Farming

Gardening as an Adult: Part 3 – The Beginning

I have so many things to write about and catch up on that I don’t know where to start. But for now, I want to close out the gardening as an adult thread. Not because I’m going to be any less adult or because I’m going to stop gardening, but because that’s it. I’m caught up. I’ve given you the extent of my solitary gardening experiences, unless you want to count the beans I planted in high school and placed in dark cabinets.

I didn’t think so.

In the three years that we’ve lived in this tiny little hillside house, this is how it’s been:

  • Year 1: We had just moved in and our garden was 50 miles away in another county. Even if we wanted to garden, the place was so overrun with pine trees that any plants would have died for lack of nutrients and sun. You could barely see the house, let alone the ground.
View from above. The legacy is a 5.2 pH level
  • Year 2: We were finally tearing down the trees. You could start to see the yard and that there was space to work with. We were pulling down the honeysuckle bushes going across the back fence and tore out some invasive bushes in the backyard by hooking them to the tow hitch on Mike’s truck. The worst part, though, was the water problems in the basement. This meant the careful landscaping was torn apart and the loosely tended azaleas in the front yard were dug out. But we needed a dry basement.
  • Year 3: We wanted a garden. We wanted to grow our own produce but started too late, so we bought 6 large pots and 6 small ones. We filled them with potting soil, blueberries, tomatoes, strawberries and peppers. We watered them and tended to them. We yelled at Huck when he plucked strawberries off the vines and blueberries off the bushes. And then, all of a sudden, they died. Our garden was over and our lone apple tree provided us with 5 apples–the European hornets hollowed out the rest.

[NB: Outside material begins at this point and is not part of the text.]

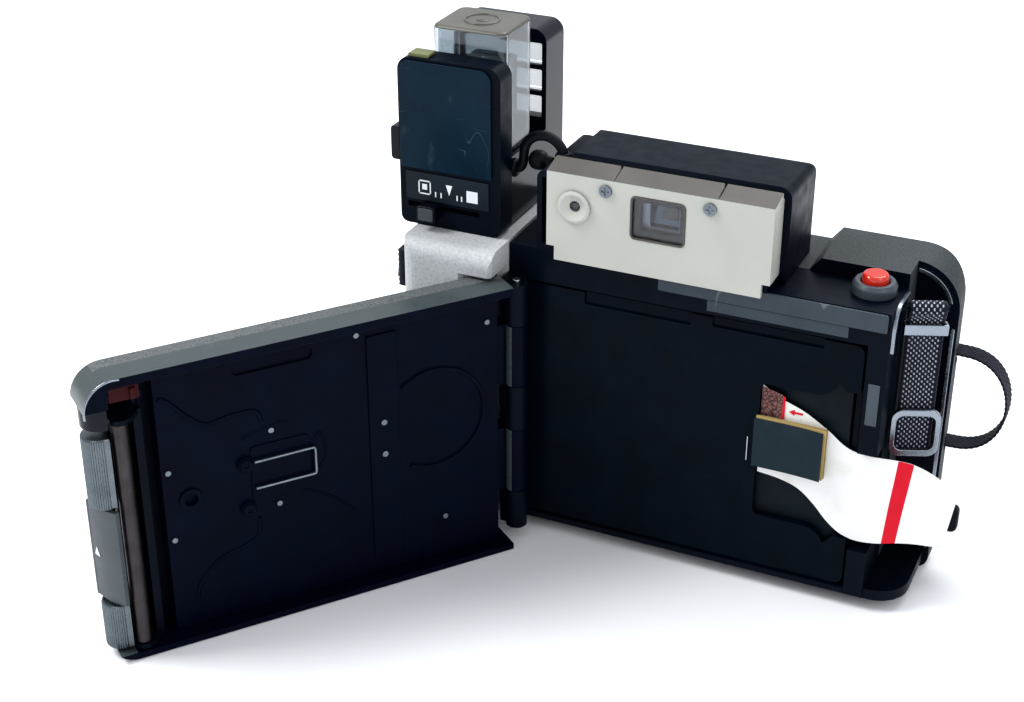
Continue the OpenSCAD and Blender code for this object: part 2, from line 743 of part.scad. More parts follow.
module flash_housing() {
    front = 27;
    wall_top = flash_top + 1.8;
    wall_back = 11;
    grille = 1.6;          // the wall's rear face, which the bars between the windows belong to
    color([0.04, 0.05, 0.08]) difference() {
        union() {
            prism_y(rr(flash_left, flash_right, flash_z, flash_top, [3, 3, 5, 5], 6), [-31, -21.4]);
            prism_y(rr(flash_left + 1, flash_right - 1, flash_z, flash_base_top, [2, 2, 0, 0], 4), [-21.5, front]);
            difference() {
                prism_y(rr(flash_left + 1, flash_right - 1, flash_z + 1, wall_top, [0, 0, 5, 5], 6), [wall_back, front]);
                prism_y(
                    rr(louver_span[0] - 0.6, louver_span[1] + 0.6, flash_base_top + 3, flash_top - 2, even(0.5), 2),
                    [wall_back + grille, front + 1]
                );
                for (i = [0:2]) {
                    rod_x(louver_y, louver_z(i), 0.65, [louver_span[0] - 1.1, louver_span[1] + 1.1]);
                    // A window in the wall's rear face for each blade
                    prism_y(rr(louver_span[0] - 0.3, louver_span[1] + 0.3, louver_z(i) - 4.1, louver_z(i) + 4.1,
                        even(0.5), 2), [wall_back - 1, wall_back + grille + 0.5]);
                }
            }
            block([-87.7, -72.3], [-5.7, 5.7], [112.4, flash_z + 1]);
        }
        // Slot for the exposure slider, and the pocket for the side catch
        block([-99, -70.5], [-32, -28.5], [flash_z + 6.6, flash_z + 8.6]);
        rod_z(cube_x, cube_y, 9.6, [flash_base_top - 3, flash_base_top + 1]);
        block([flash_left - 1, flash_left + 2.6], [-29.5, -23], [142.6, 156.4]);
    }
    color([0.5, 0.55, 0.3]) prism_y(rr(-98, -90, flash_top + 0.02, flash_top + 1.2, even(0.4), 2), [-30, -24]);
}

module flash_plate() {
    color([0.03, 0.07, 0.13]) prism_y(
        rr(flash_left + 0.8, flash_right - 3.4, flash_z + 22, flash_top - 1, [0.8, 0.8, 4, 4], 5), [-31.9, -31.02]
    );
    color([0.2, 0.22, 0.25]) prism_y(
        rr(flash_left + 2.6, flash_right - 4.6, flash_z + 9.8, flash_z + 20.4, even(0.4), 2), [-31.5, -31.02]
    );
}

module exposure_slider() {
    color([0.06, 0.06, 0.07]) {
        union() {
            block([-90.5, -88.5], [-31.7, -29], [flash_z + 6.9, flash_z + 8.3]);
            prism_y(rr(-93, -86, flash_z + 3.4, flash_z + 9.4, even(0.6), 3), [-36, -31.6]);
        }
    }
    color([0.7, 0.7, 0.72]) prism_y(rr(-92.4, -86.6, flash_z + 4, flash_z + 8.8, even(0.5), 2), [-36.4, -36.02]);
}

// One white blade of the three that dim the flash at short range
module louver(i) {
    z = louver_z(i);
    color([0.92, 0.93, 0.95]) union() {
        block(louver_span, [louver_y - 0.5, louver_y + 0.5], [z - 4.8, z + 4.8]);
        rod_x(louver_y, z, 0.6, [louver_span[0] - 0.9, louver_span[1] + 0.9]);
    }
}

// The catch on the flash unit's left side that frees it from the body
module flash_catch() {
    color([0.05, 0.05, 0.07]) union() {
        prism_y(rr(flash_left - 4.6, flash_left - 0.3, 143, 156, [1.5, 0, 0, 1.5], 4), [-29, -23.5]);
        block([flash_left - 0.5, flash_left + 0.6], [-28, -24.5], [144, 155]);
    }
}

module cube_shield() {
    top = flash_top + 9.3;
    color([0.75, 0.78, 0.8, 0.4]) difference() {
        prism_z(rr(-93.8, -65, -20.9, 4.2, even(4), 6), [flash_base_top + 0.3, top]);
        prism_z(rr(-92.6, -66.2, -19.7, 3, even(3), 5), [flash_base_top - 1, top - 1.2]);
    }
}

module flashcube() {
    color([0.85, 0.86, 0.88, 0.7]) {
        union() {
            prism_z(rr(cube_x - 8, cube_x + 8, cube_y - 8, cube_y + 8, even(2), 4), [flash_base_top + 2, flash_base_top + 32]);
            rod_z(cube_x, cube_y, 9, [flash_base_top - 2.7, flash_base_top + 2]);
        }
    }
}

// ---- Sync cord ----

function tangent(p, i) = let (
    a = p[max(i - 1, 0)], b = p[min(i + 1, len(p) - 1)], d = b - a
) d / norm(d);
function ring(c, t, r, n) = let (
    u0 = cross(t, [0, 1, 0.2]), u = u0 / norm(u0), v = cross(t, u)
) [for (k = [0:n - 1]) c + r * cos(360 * k / n) * u + r * sin(360 * k / n) * v];

module tube(p, r, n) {
    points = [for (i = [0:len(p) - 1]) each ring(p[i], tangent(p, i), r, n)];
    sides = [for (i = [0:len(p) - 2], k = [0:n - 1])
        [i * n + k, (i + 1) * n + k, (i + 1) * n + (k + 1) % n, i * n + (k + 1) % n]];
    first = [for (k = [0:n - 1]) k];
    last = [for (k = [n - 1:-1:0]) (len(p) - 1) * n + k];
    polyhedron(points, concat(sides, [first], [last]));
}

module sync_cord() {
    color([0.04, 0.04, 0.05]) tube(cord_route, cord_r, 10);
}

// Rubber reliefs where the cord leaves the flash unit and enters the viewfinder housing, and the
// spare plug's boot pushed into the housing's side
module cord_fittings() {
    color([0.04, 0.04, 0.05]) {
        translate([-62.95, -17, 142.5]) rotate([0, 90, 0]) rotate_extrude()
            polygon([[0, 0], [3.4, 0], [3.4, 0.8], [2.5, 1.6], [0, 1.6]]);
        translate([-44, -17, wing_top + 0.02]) rotate_extrude()
            polygon([[0, 0], [3, 0], [3, 0.8], [2.4, 1.8], [0, 1.8]]);
    }
    color([0.03, 0.03, 0.04]) translate([-48.02, -17, 147]) rotate([0, -90, 0]) rotate_extrude() polygon(concat(
        [[0, 0], [1.8, 0], [2, 1.4]],
        arc_pts(0.2, 5, 3.4, -58, 0, 5),
        arc_pts(0.6, 6, 3, 0, 90, 5),
        [[0, 9]]
    ));
}

front_shell();
chamber_frame();
battery_block();
battery_door();
batteries();
battery_contacts();
rear_rail();
rail_seals();
shell_trim();
tripod_bush();
hinge_pin();
viewfinder_housing();
viewfinder_cover();
viewfinder_glass();
focus_eyepiece();
viewfinder_screws();
shutter_collar();
shutter_button();
button_spring();
strap_webbing();
strap_keeper();
strap_buckle();
strap_loop();
film_pack_shell();
film_stack();
tab_pad();
paper_leader();
door_shell();
door_inner_plate();
door_spring_wire();
door_rivets();
door_grips();
door_latch();
exit_flap();
roller_frame();
roller_upper();
roller_lower();
roller_clip();
front_standard();
shutter_housing();
lens_barrel();
lens_glass();
exposure_ring();
cocking_lever();
focus_bar();
bellows();
left_strut();
right_strut();
flash_housing();
flash_plate();
exposure_slider();
louver(0);  // louver_lower
louver(1);  // louver_middle
louver(2);  // louver_upper
flash_catch();
cube_shield();
flashcube();
sync_cord();
cord_fittings();
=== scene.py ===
"""Looks of the folding instant pack-film camera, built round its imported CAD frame.

Lengths are in millimetres and are turned into metres as each mesh is made. X runs to the right as the
user sees it, Y towards the lens, Z up. A point on the film door is given as (along, inward, z), with
along measured from the hinge pin and inward towards the film.
"""

import json
import math
import random

import bmesh
import bpy
from mathutils import Matrix, Vector


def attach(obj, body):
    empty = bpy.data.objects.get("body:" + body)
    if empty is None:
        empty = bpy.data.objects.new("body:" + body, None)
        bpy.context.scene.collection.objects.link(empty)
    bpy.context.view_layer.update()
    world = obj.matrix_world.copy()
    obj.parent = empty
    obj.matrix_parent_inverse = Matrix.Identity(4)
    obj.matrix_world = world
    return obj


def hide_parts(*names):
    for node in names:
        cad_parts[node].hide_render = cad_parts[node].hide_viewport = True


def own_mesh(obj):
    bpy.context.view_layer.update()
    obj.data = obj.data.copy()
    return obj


MM = 0.001
HINGE = Vector((-52.6, -38.0, 0.0))
DOOR_ALONG = Vector((math.cos(math.radians(-128)), math.sin(math.radians(-128)), 0))
DOOR_INWARD = Vector((-DOOR_ALONG.y, DOOR_ALONG.x, 0))
NEARLY_INWARD = tuple(DOOR_INWARD + Vector((0, 0, 0.01)))  # never parallel to a level tube
STRAP_MIDDLE = Vector((88.0, -12.0, 0.0))
STRAP_ACROSS = Vector((math.cos(math.radians(22)), math.sin(math.radians(22)), 0))
STRAP_FACING = Vector((-STRAP_ACROSS.y, STRAP_ACROSS.x, 0))
OPTIC = Vector((5.0, 0.0, 50.0))
CUBE = Vector((-77.5, -8.5, 0.0))
FLASH_BASE_TOP = 147.3
FLASH_TAB_BOTTOM = 183.31
BUTTON = Vector((70.0, -15.2, 0.0))
SYNC_ROUTE = [
    (-62.9, -17, 142.5), (-61.2, -17, 142.8), (-60, -17, 144), (-59.4, -17, 146), (-59.2, -17, 148.5),
    (-58.8, -17, 151), (-57.6, -17, 153.4), (-55.6, -17, 155.2), (-53, -17, 156.2), (-50.2, -17, 156.3),
    (-47.6, -17, 155.4), (-45.6, -17, 153.8), (-44.3, -17, 151.8), (-44, -17, 149.8),
]

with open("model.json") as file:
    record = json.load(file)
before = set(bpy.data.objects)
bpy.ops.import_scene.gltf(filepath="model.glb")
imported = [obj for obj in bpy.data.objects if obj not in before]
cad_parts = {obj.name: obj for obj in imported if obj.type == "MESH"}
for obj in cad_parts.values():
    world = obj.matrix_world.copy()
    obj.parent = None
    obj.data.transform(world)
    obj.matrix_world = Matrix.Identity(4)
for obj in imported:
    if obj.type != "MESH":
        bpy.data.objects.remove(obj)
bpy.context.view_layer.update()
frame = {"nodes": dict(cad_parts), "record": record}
BODY_OF = {n: b for b, names in frame["record"]["behaviour"]["bodies"].items() for n in names}
random.seed(7)


# ---- Materials ----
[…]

Late last year, or perhaps it was early this year, Mike and I were talking about where to put the garden. We could build a 10 x 10 area in the backyard and fence it off, he said. “But I can’t grow anything,” I said. “All those plants last year, they died. I can’t keep a plant alive.”

That’s when I learned that he got eager, wanted so very much to be sure they were healthy that he fertilized them. And he either fertilized them too soon or too often, but either way, they were burned. And as sad as it is to say, I was happy, because it wasn’t my fault. There was still a chance.

Early this year I learned more about heirloom tomatoes and about purchasing non-GMO foods where I could. And I learned of Baker Creek seeds, and once I saw their pictures it was all over. I went crazy, and bought seeds on a hope that perhaps I could grow and nurture plants.

Turns out I can, and I have 60 extra plants in my car port to prove it.

This year will be the true test of our gardening abilities. We’ve gone from 0 to 60, but that’s the type of people we are. We have 13 blueberry bushes, 4 apple trees, 12 raspberry and blackberry vines (I call them sticks), a three sisters plot, the nightshade garden, two raised beds, a front bed for tomatoes and a long 40 x 2 bed for lettuce but which will be its pumpkin patch. We plan on putting 2 peach trees in this weekend.

So there you have it. The big adventure. The big gardening adventure that makes my fingers itch to plant because there’s nothing more satisfying than trying something and seeing it flourish from seed to maturity, and I can’t wait to see everything bear fruit.

1 thought on “Gardening as an Adult: Part 3 – The Beginning”

  1. it is neat to hear about your progress. I understand the itchy finger statement. Just want to get out there and plant. And LOVE the feeling when it starts to produce and provide. Fantastic.